■ **EXERCISE**:
Every line of the material that follows must be printed again exactly.

==*==

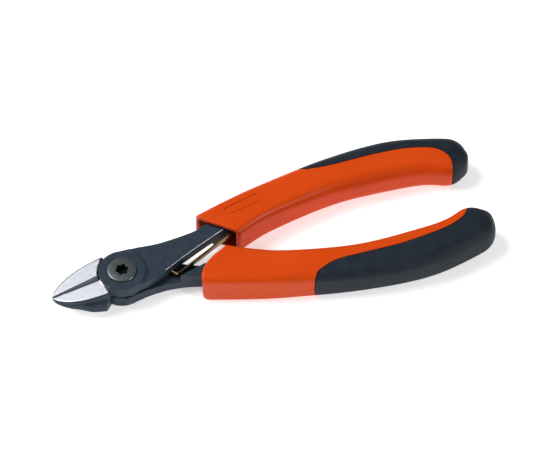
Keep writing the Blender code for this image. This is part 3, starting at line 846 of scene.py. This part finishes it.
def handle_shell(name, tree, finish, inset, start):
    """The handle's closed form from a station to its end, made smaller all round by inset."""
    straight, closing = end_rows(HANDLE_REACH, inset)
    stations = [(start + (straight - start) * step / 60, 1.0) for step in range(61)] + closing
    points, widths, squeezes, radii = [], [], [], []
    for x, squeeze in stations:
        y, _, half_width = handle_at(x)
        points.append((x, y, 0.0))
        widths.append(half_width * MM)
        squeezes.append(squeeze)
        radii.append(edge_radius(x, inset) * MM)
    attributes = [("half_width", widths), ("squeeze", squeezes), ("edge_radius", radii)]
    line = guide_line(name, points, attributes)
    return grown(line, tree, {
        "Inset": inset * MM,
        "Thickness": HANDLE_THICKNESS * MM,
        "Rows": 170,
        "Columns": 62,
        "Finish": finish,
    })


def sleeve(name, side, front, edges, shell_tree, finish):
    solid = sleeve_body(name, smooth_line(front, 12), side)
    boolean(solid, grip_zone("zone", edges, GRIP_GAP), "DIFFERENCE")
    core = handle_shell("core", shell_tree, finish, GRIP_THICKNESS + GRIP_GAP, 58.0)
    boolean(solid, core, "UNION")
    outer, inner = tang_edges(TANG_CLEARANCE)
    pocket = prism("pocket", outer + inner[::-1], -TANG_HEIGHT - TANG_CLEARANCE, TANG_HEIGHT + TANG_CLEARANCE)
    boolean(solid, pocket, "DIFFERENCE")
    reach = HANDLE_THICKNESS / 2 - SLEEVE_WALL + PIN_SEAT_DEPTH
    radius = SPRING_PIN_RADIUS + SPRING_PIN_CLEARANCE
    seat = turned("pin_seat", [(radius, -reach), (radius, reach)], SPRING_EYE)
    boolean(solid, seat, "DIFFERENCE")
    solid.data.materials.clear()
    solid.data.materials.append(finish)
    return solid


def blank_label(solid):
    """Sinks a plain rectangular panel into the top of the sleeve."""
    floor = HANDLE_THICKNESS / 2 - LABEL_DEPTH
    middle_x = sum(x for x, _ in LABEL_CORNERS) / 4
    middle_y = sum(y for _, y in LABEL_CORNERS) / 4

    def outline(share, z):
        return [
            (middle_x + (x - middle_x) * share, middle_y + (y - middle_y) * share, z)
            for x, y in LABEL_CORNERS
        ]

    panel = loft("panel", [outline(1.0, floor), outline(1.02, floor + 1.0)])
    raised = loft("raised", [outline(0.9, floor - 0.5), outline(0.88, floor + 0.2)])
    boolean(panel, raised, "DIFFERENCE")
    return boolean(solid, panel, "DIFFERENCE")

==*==

■ **FULL RESPONSE**:
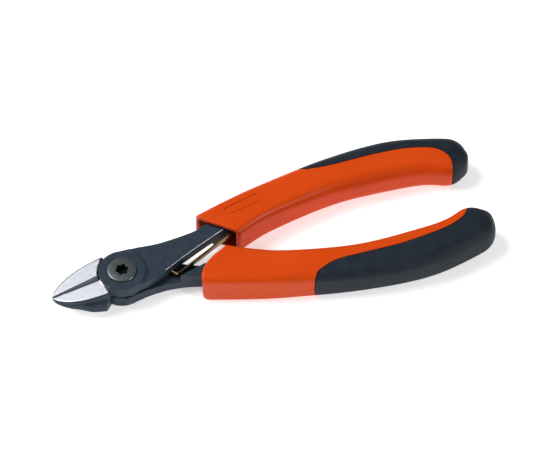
Keep writing the Blender code for this image. This is part 3, starting at line 846 of scene.py. This part finishes it.
def handle_shell(name, tree, finish, inset, start):
    """The handle's closed form from a station to its end, made smaller all round by inset."""
    straight, closing = end_rows(HANDLE_REACH, inset)
    stations = [(start + (straight - start) * step / 60, 1.0) for step in range(61)] + closing
    points, widths, squeezes, radii = [], [], [], []
    for x, squeeze in stations:
        y, _, half_width = handle_at(x)
        points.append((x, y, 0.0))
        widths.append(half_width * MM)
        squeezes.append(squeeze)
        radii.append(edge_radius(x, inset) * MM)
    attributes = [("half_width", widths), ("squeeze", squeezes), ("edge_radius", radii)]
    line = guide_line(name, points, attributes)
    return grown(line, tree, {
        "Inset": inset * MM,
        "Thickness": HANDLE_THICKNESS * MM,
        "Rows": 170,
        "Columns": 62,
        "Finish": finish,
    })


def sleeve(name, side, front, edges, shell_tree, finish):
    solid = sleeve_body(name, smooth_line(front, 12), side)
    boolean(solid, grip_zone("zone", edges, GRIP_GAP), "DIFFERENCE")
    core = handle_shell("core", shell_tree, finish, GRIP_THICKNESS + GRIP_GAP, 58.0)
    boolean(solid, core, "UNION")
    outer, inner = tang_edges(TANG_CLEARANCE)
    pocket = prism("pocket", outer + inner[::-1], -TANG_HEIGHT - TANG_CLEARANCE, TANG_HEIGHT + TANG_CLEARANCE)
    boolean(solid, pocket, "DIFFERENCE")
    reach = HANDLE_THICKNESS / 2 - SLEEVE_WALL + PIN_SEAT_DEPTH
    radius = SPRING_PIN_RADIUS + SPRING_PIN_CLEARANCE
    seat = turned("pin_seat", [(radius, -reach), (radius, reach)], SPRING_EYE)
    boolean(solid, seat, "DIFFERENCE")
    solid.data.materials.clear()
    solid.data.materials.append(finish)
    return solid


def blank_label(solid):
    """Sinks a plain rectangular panel into the top of the sleeve."""
    floor = HANDLE_THICKNESS / 2 - LABEL_DEPTH
    middle_x = sum(x for x, _ in LABEL_CORNERS) / 4
    middle_y = sum(y for _, y in LABEL_CORNERS) / 4

    def outline(share, z):
        return [
            (middle_x + (x - middle_x) * share, middle_y + (y - middle_y) * share, z)
            for x, y in LABEL_CORNERS
        ]

    panel = loft("panel", [outline(1.0, floor), outline(1.02, floor + 1.0)])
    raised = loft("raised", [outline(0.9, floor - 0.5), outline(0.88, floor + 0.2)])
    boolean(panel, raised, "DIFFERENCE")
    return boolean(solid, panel, "DIFFERENCE")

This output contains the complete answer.